The Department of Arts, as one small silo among much larger ones, hasn’t succeeded much at synthesising. That, of course, has partly been a political failure, and it is not a new one, but it is part of the context for a new, overarching structure based politically in the Taoiseach’s office. Whatever about the gloss of individual programmes announced tomorrow or promised as eventual outcomes, what matters structurally is how, when the brass band that is Creative Ireland stops playing, schools and local authorities are permanently harnessed in a country, 100 years on, that recognises its culture as central to identity and citizenship, and essential for its political purpose when the assumed certainties of national identity are over.


What fascinates me is not just 2016 as the centenary of the rising, but as the 50th anniversary of 1966. The great phalanx of certainty on parade then, subsequently passed, almost in an instant. Looking around Europe I cannot think of a single other country where young leaders in their prime in the aftermath of the First World War, were still centre stage 50 years later. De Valera, Frank Aiken and Dr James Ryan were just three and, if his prime was still just a little ahead, Seán Lemass was a veteran of those events and he was Taoiseach in 1966. The degree of continuity, the depth of apparently immutable certainty, was astonishing 50 years ago. It was also, though few anticipated it, an era that was almost utterly over.


RTÉ, Vatican II, the Beatles and Edna O’Brien were burgeoning. Things, if largely still unseen were changing completely, but the government in office and, more widely, official Ireland, had no connection with, or sense of the rapid cultural change, of which artists were often the forbearers. There is a tension, at times an unbearable one, between power and truth. In a post-fact era, the boundaries of truth and power are sometimes indistinguishable. Is protest, by dint of being outside the gates, intrinsically more moral; or its truths more authentic? All boundaries, of states, of power, of fact, are now blurred. Art is far from a single antidote but it and culture more widely, provide a basis for conversation in a shared language, and a sense of community and country, the component parts for which envisaged in 1916, and paraded again in 1966, are otherwise gone. It is not just that government should embrace culture as a central function of the State; it is that now culture alone can credibly define the country.

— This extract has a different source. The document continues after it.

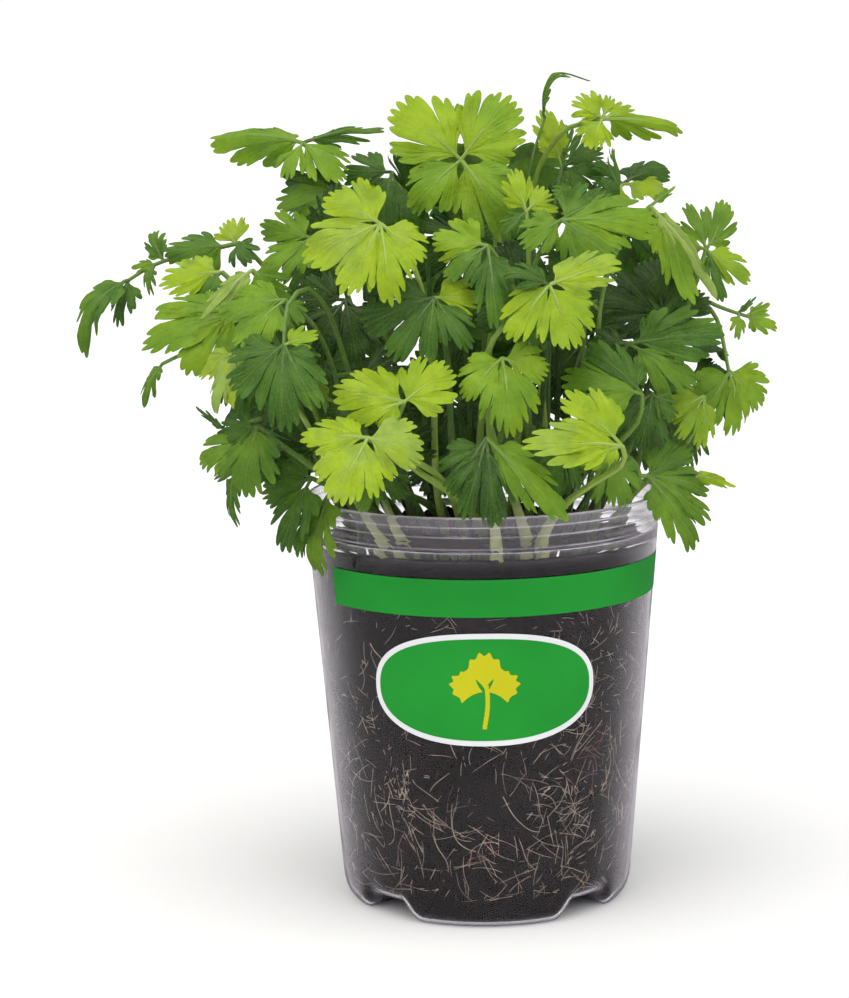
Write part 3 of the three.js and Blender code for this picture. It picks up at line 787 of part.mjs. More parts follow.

In 2016, synthesis replaced the certainty of 1966. This is partly the virtue of greater inclusiveness and partly an alienating malaise of stifling correctness. Brexit and Trump are partly a reaction to that amorphous complexity. In a contrary sense, Creative Ireland, one executive function collating others, is too. Tangible outputs, if delivered, will be a place for culture in a revised capital plan next year. Will a new building to suitably house the Abbey Theatre rise up on the banks of the Liffey? Intangibly, but more essentially, is the deeper question of how a state relates to culture. Creative Ireland, like perestroika, is a beginning — it won’t be the end.